As the web has grown, it appears that Google is looking at the results in ways that go beyond a simple shared link source. It's probably now a statistical view of what, on a smaller web, was a simple list. Google maxes out on related: searches at about 190 results, at least on those I tried.
Thinking out loud, related: returns mostly domains, probably to be expected... but perhaps a way of merging a group of pages.
Interesting to see that the data includes "no-follow" links". Not sure if that was always the case.
|Interesting to see that the data includes "no-follow" links". |
Could you be more detailed about this particular, Whitey... what you mean by "the data" and where you're seeing it?
I think it's an interesting point.
|Could you be more detailed about this particular |
A site, I looked at, referred to under related:widget.com , had some links shown in the results, with "no-follow" in the code of the referring site. Google seems to have ignored the do follow, in attributing a relationship to the originating site. Hope that makes sense.
I don't know how extensive it is, but folks might want to check it out. Especially as Google is coy about showing off everything that it thinks or knows about your site. It's probably not an issue in terms of false positives elsewhere, but who knows. I guess this might be a question mark in terms of +/- or just neutral influence. Who knows.
|A site, I looked at, referred to under related:widget.com , had some links shown in the results, with "no-follow" in the code of the referring site. Google seems to have ignored the do follow, in attributing a relationship to the originating site. Hope that makes sense. |
Interesting. As I mentioned in another thread Matt Cutts himself asked if webmasters would be ok with Google helping us out by being selective towards the nofollow attribute. At the time my understanding was that some websites shoot themselves in the foot with nofollow, it's a relic from the internal pagerank sculpting days, and that Google could ignore it when it benefits the site(s). Thinking that question through one could only come to the conclusion that Google would ignore nofollow when Google trusts the site being linked to already, and here the question is raised again under 'similar' links.
More on topic: Has anyone used the 'similar' site/page results as a template for contacting sites to see if a backlink might make sense? Google is telling you the sites/pages are similar so it's hard to ignore that these would/should likely share many connections.

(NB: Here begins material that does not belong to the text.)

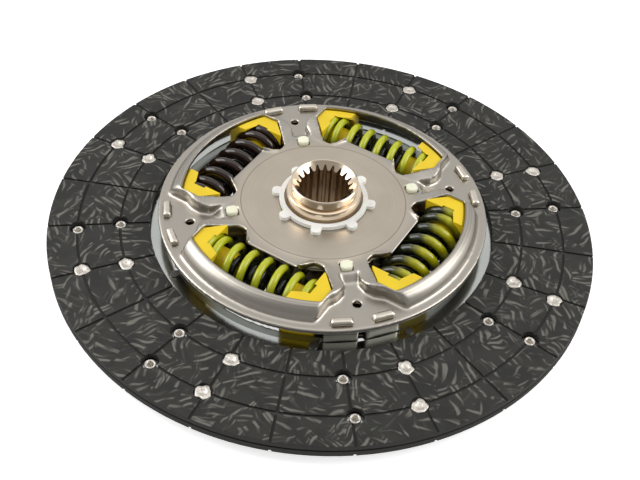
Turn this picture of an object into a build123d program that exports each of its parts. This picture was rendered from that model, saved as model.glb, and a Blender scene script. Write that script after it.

As far as I can see the pages are rarely linked together but my broken link scanner might not be the best tool to get a definitive answer on that. I do know that none of the first 50 similar sites link to mine according to GWT. If the similar sites feature is essentially our roadmap for where links might belong I'd like to know but documentation is hard to find.
|I do know that none of the first 50 similar sites link to mine according to GWT |
The similarity isn't necessarily because they link to your site, but that they share a similar backlink profile. For years, I used this tool to try to find other websites that were chasing my backlinks. I deliberately wanted to have a different backlink profile, because I felt that, like unique content, the backlink profile should be unique. Backlink chasing was such an obvious form of link acquisition. When I look at the related sites in my niche, the top results seem to be the ones that have been most heavily penalized over the past couple of years. As I surf down through the results, I see more of the pages that routinely appear in the search results on various queries.